● **AIM OF THE TASK**
Quote only the lines from the top of the listing below down to and including the line with "return size *".

● **DATA EXCERPT**

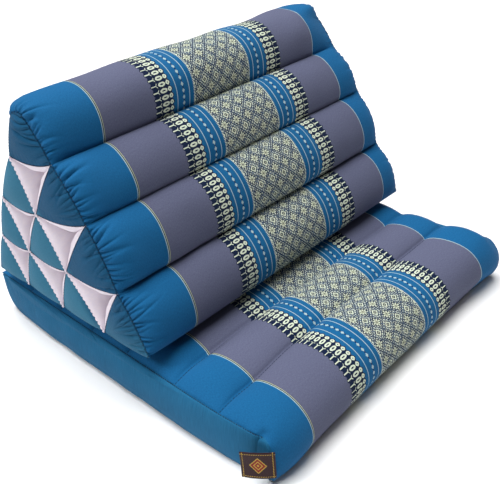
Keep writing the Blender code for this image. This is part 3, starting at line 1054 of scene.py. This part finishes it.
def atRight(key, x):
    # one of the right end's changes: a smooth step along the mat
    size, start, length = matValues[key]
    return size * smooth((x - start) / length)


def settled(points):
    # draws the right end out and lets it sit lower, then moves the corners; heights change in proportion
    moved = points.copy()
    moved[..., 0] += atRight("rightReach", points[..., 0])
    moved[..., 2] *= 1 - atRight("rightFall", points[..., 0])
    height = points[..., 2] / matValues["endSeam"]
    for corner, spread, (across, along, up), onlyBelly in settling:
        bell = np.exp(-((points[..., :2] - corner) ** 2).sum(axis=-1) / (2 * spread**2)) * mm
        if onlyBelly:
            bell = bell * np.sin(math.pi * np.clip(height, 0, 1))
        moved += np.stack([across * bell, along * bell, up * bell * height], -1)
    return moved


def matSkin(draw):
    v = matValues
    seam, full = matOutlines()
    places = stationPlaces(v["width"], 24, 52)
    x = places - v["width"] / 2
    inset = np.minimum(places, v["width"] - places)
    share = (np.sin(math.pi / 2 * np.clip(inset / v["shoulder"], 0, 1)) ** v["shoulderPower"])[:, None]
    growth = (full - seam)[None] * share[..., None]
    inFront = seam[:, 0] < groovePlaces()[-2]
    high = smooth(full[inFront, 1] / (35 * mm))[None, :]
    low, up = (np.interp(x, v["swayPlaces"], v[key])[:, None] for key in ("swayLow", "swayHigh"))
    growth[:, inFront, 0] *= low + (up - low) * high
    grid = alongRolls(x, seam[None] + growth)
    normal = outerNormals(grid)
    girth = arcLength(np.concatenate([full, full[:1]]))
    topCount = 2 * v["sideSteps"] + 7 * v["channelSteps"]
    shown = np.arange(len(seam)) < topCount
    cloth = arcFrom(inset, v["shoulder"])
    rise = np.zeros(grid.shape[:2])
    for side in (x < 0, x >= 0):
        rise[side] += gathers(girth[None, :-1], cloth[side][:, None], girth[topCount], v["gathers"], draw)
    rise += v["lump"] * lumps(x[:, None], girth[None, :-1], v["lumpSize"], draw) * share
    grooves = v["sideSteps"] + v["channelSteps"] * np.arange(1, 7)
    depth, width, loss = v["pinch"]
    for column in grooves:
        nearby = np.abs(girth[:-1] - girth[column])[None, :]
        rise -= depth * np.exp(-(nearby / width) ** 1.3) * (1 - share**2 * loss)
    rise *= shown * np.clip(grid[..., 2] / (15 * mm), 0, 1)
    grid = grid + normal * rise[..., None]
    # under the backrest the mat stays just below its base
    ceiling = np.where(grid[..., 1] > -0.10, backrestValues["baseRest"] - 0.3 * mm, np.inf)
    grid[..., 2] = np.clip(grid[..., 2], 0.0, ceiling)
    grid = settled(grid)
    onFront = smooth((girth - girth[grooves[-1]]) / (girth[topCount] - girth[grooves[-1]]))
    flare = atRight("rightFlare", x)[:, None] * onFront[None, :]
    maps = np.stack(np.broadcast_arrays(x[:, None] - flare, girth[None, :]), -1)
    faces, corners = gridFaces(len(x), len(seam), True), gridMaps(maps)
    under = np.tile(~shown, len(x) - 1)
    points = grid.reshape(-1, 3)
    parts = [(points, faces[~under], corners[~under], 0)]
    parts.append((np.zeros((0, 3)), faces[under] - len(points), corners[under], 1))
    for row, side in ((0, -1), (-1, 1)):
        middle = grid[row].mean(axis=0)
        rings = []
        for portion in (1.0, 0.9, 0.6, 0.3):  # the end under the gusset, as a low dome
            ring = middle + (grid[row] - middle) * portion
            ring[:, 0] += side * 7 * mm * (1 - portion**6)
            rings.append(ring)
        parts += capOf(np.array(rings), 1)
    return parts, [grid[1:-1, column] + np.array([0, 0, 0.3 * mm]) for column in grooves]


def buildMat(finishes):
    parts, grooves = matSkin(np.random.default_rng(41))
    piece = makePiece("matCushion", parts, finishes)
    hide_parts("mat")
    print("mat:", len(piece.data.polygons), "faces")
    return grooves


gussetValues = {
    "bulge": (9 * mm, 19 * mm),  # at the left end and at the right one
    "swellPower": 4,
    "trim": 0.016,
    "gap": 0.8 * mm,
    "thickness": 1.0 * mm,
    "columns": 220,
    "rows": 26,
    "lump": 0.5 * mm,
    "lumpSize": 0.05,
    "puckers": (8, (6, 20), (0.3, 1.2), (1.3, 2.6), 0.15, 0.01),
}


def gussetSurface(side, draw):
    # a strip ruled between the end's two upright edges: the bulge is a half sine up it, flat towards its tips
    v = gussetValues
    u = v["trim"] / 4 + (1 - v["trim"] / 2) * np.linspace(0, 1, v["columns"])
    up = v["trim"] + (1 - 2 * v["trim"]) * np.linspace(0, 1, v["rows"])
    share = u[None, :, None]
    grid = (1 - share) * endSide(1, up)[:, None] + share * endSide(-1, up)[:, None]
    swell = np.sin(math.pi * up)[:, None] * (1 - (2 * u - 1) ** v["swellPower"])[None, :]
    along = u[None, :] * matDepth
    rise = gathers(along, (1 - up)[:, None] * matValues["endSeam"], matDepth, v["puckers"], draw)
    rise = rise + v["lump"] * lumps(along, up[:, None] * 0.02, v["lumpSize"], draw) * swell
    x = side * (matValues["width"] / 2 + v["gap"] + v["bulge"][side > 0] * swell + rise)
    return settled(np.concatenate([x[..., None], grid], axis=2))


def buildGussets(finish):
    draw = np.random.default_rng(53)
    for side, word in ((-1, "left"), (1, "right")):
        grid = gussetSurface(side, draw)
        rows, columns = grid.shape[:2]
        points, faces = grid.reshape(-1, 3), gridFaces(rows, columns)
        name, thickness = f"gussetCloth_{word}", gussetValues["thickness"]
        piece, area = stretchedCloth(name, points, faces, finish, thickness, side)
        wide = float(np.ptp(points[:, 1]))
        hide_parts(f"gusset_{word}")
    print("gussets: 2")


# in mm: pitch, half a stitch's length, thread radius
matRows = {"seam": (3.2, 0.9, 0.42), "groove": (4.2, 1.5, 0.30)}


def buildMatStitches(finish, grooves):
    # running stitches on the end seams, and the quilting thread along each groove
    draw = np.random.default_rng(61)
    parts = []
    pitch, half, radius = (size * mm for size in matRows["seam"])
    for side in (-1, 1):
        out, up = np.array([side, 0, 0]), np.array([0, 0, 1])
        path = np.empty((200, 3))
        path[:, 0] = side * (matValues["width"] / 2 + 0.7 * mm)
        path[:, 1] = np.linspace(endSide(1, 1.0)[0, 0], endSide(-1, 1.0)[0, 0], 200)
        path[:, 2] = matValues["endSeam"] + 0.1 * mm
        spots, direction = rowAlong(settled(path), pitch, draw, 0.15)
        first = spots - direction * half + up * 0.3 * mm
        last = spots + direction * half + out * 0.5 * mm - up * 0.3 * mm
        parts += stitchParts(first, last, (out + up) * 0.4 * mm, radius)
    pitch, half, radius = (size * mm for size in matRows["groove"])
    for path in grooves:
        spots, direction = rowAlong(path, pitch, draw, 0.08)
        lift = np.array([0, 0, 0.25 * mm])
        parts += stitchParts(spots - direction * half, spots + direction * half, lift, radius)
    piece = makePiece("matStitches", parts, [finish], weld=False)


# The label

labelShape = {
    "bottom": 14.5 * mm,
    "height": 38 * mm,
    "thickness": 0.8 * mm,
    # mm from the corner seam, seen from above
    "plan": ((-0.6, -2.4), (-9.0, 4.0), (-17.0, 16.0), (-23.0, 27.0)),
    "wave": 0.7 * mm,
    "samples": (30, 34),  # up and along
}


def buildLabel(finish):
    # a tag that leaves the corner seam on a cubic and curls back along the end, with a slight wave upwards
    v = labelShape
    corner = settled(np.array([-matValues["width"] / 2, -matDepth / 2, 0.0]))[:2]
    up, t = (np.linspace(0, 1, count) for count in v["samples"])
    plan = bezier(corner + np.array(v["plan"]) * mm, t)
    length = arcLength(plan)
    labelValues["size"] = (float(length[-1]), v["height"])
    bend = np.sin(2 * math.pi * (up[:, None] * 0.8 + t[None, :] * 0.5)) * t[None, :]
    ahead = unit(np.gradient(plan, axis=0))
    side = np.stack([-ahead[:, 1], ahead[:, 0]], -1)
    flat = plan[None] + side[None] * (v["wave"] * bend)[..., None]
    z = np.broadcast_to((v["bottom"] + v["height"] * up)[:, None], flat.shape[:2])
    grid = np.concatenate([flat, z[..., None]], axis=2)
    maps = np.stack(np.broadcast_arrays(length[None, :], (up * v["height"])[:, None]), -1)
    faces = gridFaces(*v["samples"])
    piece = makePiece("labelTag", [(grid.reshape(-1, 3), faces, gridMaps(maps), 0)], [finish()])
    thicken(piece, v["thickness"], 0.0)
    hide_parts("label")
    print("label: 1")


# Floor, light and camera

studioValues = {
    "floor": screen(233, 233, 233),  # shows as white under these lights
    "world": 0.14,
    # soft suns: strength, degrees across, and the direction each shines from
    "suns": {
        "overhead": (3.5, 38, (0.0, 0.05, 1.0)),
        "side": (1.3, 14, (-0.65, 0.5, 0.8)),
    },
    "softbox": (3.4, 0.6, (0.0, 0.22, 1.15)),  # watts, metres across, and its place, facing down
}


def turnedTo(right, up, back, place):
    # a matrix from three unit vectors and a place
    return Matrix([*np.column_stack([right, up, back, place]), (0, 0, 0, 1)])


def buildStudio():
    v = studioValues
    bench = Bench("floorFinish", 0.9)
    place = bench.node("ShaderNodeTexCoord", output=3)
    speck = bench.node("ShaderNodeTexNoise", None, {"Vector": place, "Scale": 6.0})
    bench.close(bench.mix(speck, v["floor"], screen(249, 249, 249)), speck, 0.01 * mm)
    x, y = np.meshgrid(np.linspace(-4, 4, 9), np.linspace(-4, 4, 9))
    points = np.stack([x, y, np.full(x.shape, -0.4 * mm)], -1).reshape(-1, 3)
    mesh = bpy.data.meshes.new("floor")
    mesh.from_pydata(points.tolist(), [], gridFaces(9, 9).tolist())
    mesh.materials.append(bench.material)
    floor = inScene("floor", mesh)
    world = bpy.data.worlds.new("studio")
    bpy.context.scene.world = world
    world.use_nodes = True
    background = world.node_tree.nodes["Background"]
    background.inputs["Color"].default_value = (1, 1, 1, 1)
    background.inputs["Strength"].default_value = v["world"]
    strength, width, place = v["softbox"]
    lamp = bpy.data.lights.new("softbox", "AREA")
    lamp.energy, lamp.size = strength, width
    inScene("softbox", lamp).location = place
    for name, (strength, width, source) in v["suns"].items():
        lamp = bpy.data.lights.new(name, "SUN")
        lamp.energy, lamp.angle = strength, math.radians(width)
        back = unit(np.array(source))
        right = unit(np.cross([0.0, 1.0, 0.0], back))
        inScene(name, lamp).matrix_world = turnedTo(right, np.cross(back, right), back, (0, 0, 2))


cameraValues = {
    "focalPixels": 718.215,  # of a picture 500 pixels wide
    "yaw": 0.7745066,
    "pitch": 0.5472440,
    "roll": -0.0814358,
    "place": (-0.6048368, -0.6299731, 0.6194665),
}


def buildCamera():
    v = cameraValues
    yaw, pitch, roll = v["yaw"], v["pitch"], v["roll"]
    ahead = np.array([math.sin(yaw) * math.cos(pitch), math.cos(yaw) * math.cos(pitch), -math.sin(pitch)])
    level = np.array([math.cos(yaw), -math.sin(yaw), 0])
    over = np.cross(level, ahead)
    right = math.cos(roll) * level + math.sin(roll) * over
    up = -math.sin(roll) * level + math.cos(roll) * over
    lens = bpy.data.cameras.new("camera")
    lens.sensor_width = 36
    lens.lens = v["focalPixels"] * 36 / 500
    camera = inScene("camera", lens)
    camera.matrix_world = turnedTo(right, up, -ahead, v["place"])
    bpy.context.scene.camera = camera
    bpy.context.scene.view_settings.view_transform = "Standard"


buildCamera()
woven = wovenCloth()
# the patches' cloth: painted shade by the front seams, painted light at the back and low down
frontPaintedShade = dyed(30, 110, 156), dyed(18, 82, 124)
backPaintedLight = dyed(82, 154, 188), dyed(58, 130, 164)
patchCloth = plainCloth("patchCloth", *frontPaintedShade, (240, 900), paintedLitShades=backPaintedLight)
gussetCloth = plainCloth("gussetCloth", dyed(50, 142, 188), dyed(18, 90, 142), (1400, 50))
liningShades = dyed(246, 234, 238, 0.92), dyed(230, 222, 238, 0.92)
liningCloth = plainCloth("liningCloth", *liningShades, (300, 300), 0.9, 0.1)
darkThread = threadFinish("darkThread", dyed(26, 56, 96))
print("finishes made")
buildBackrest([woven, patchCloth, liningCloth])
buildPatches(patchCloth)
buildOvercast(darkThread, liningCloth)
quiltLines = buildMat([woven, gussetCloth])
buildGussets(gussetCloth)
buildMatStitches(darkThread, quiltLines)
buildLabel(labelWeave)
buildStudio()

● **RESPONSE**
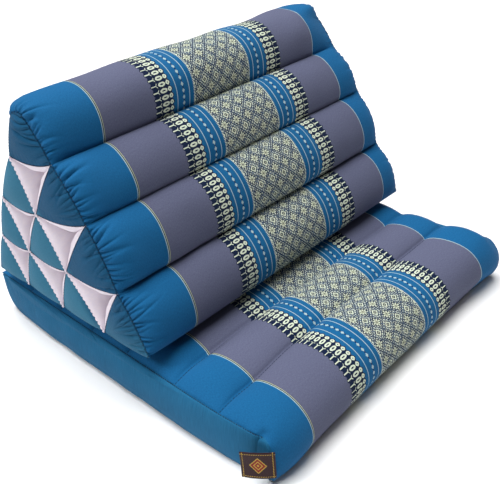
Keep writing the Blender code for this image. This is part 3, starting at line 1054 of scene.py. This part finishes it.
def atRight(key, x):
    # one of the right end's changes: a smooth step along the mat
    size, start, length = matValues[key]
    return size * smooth((x - start) / length)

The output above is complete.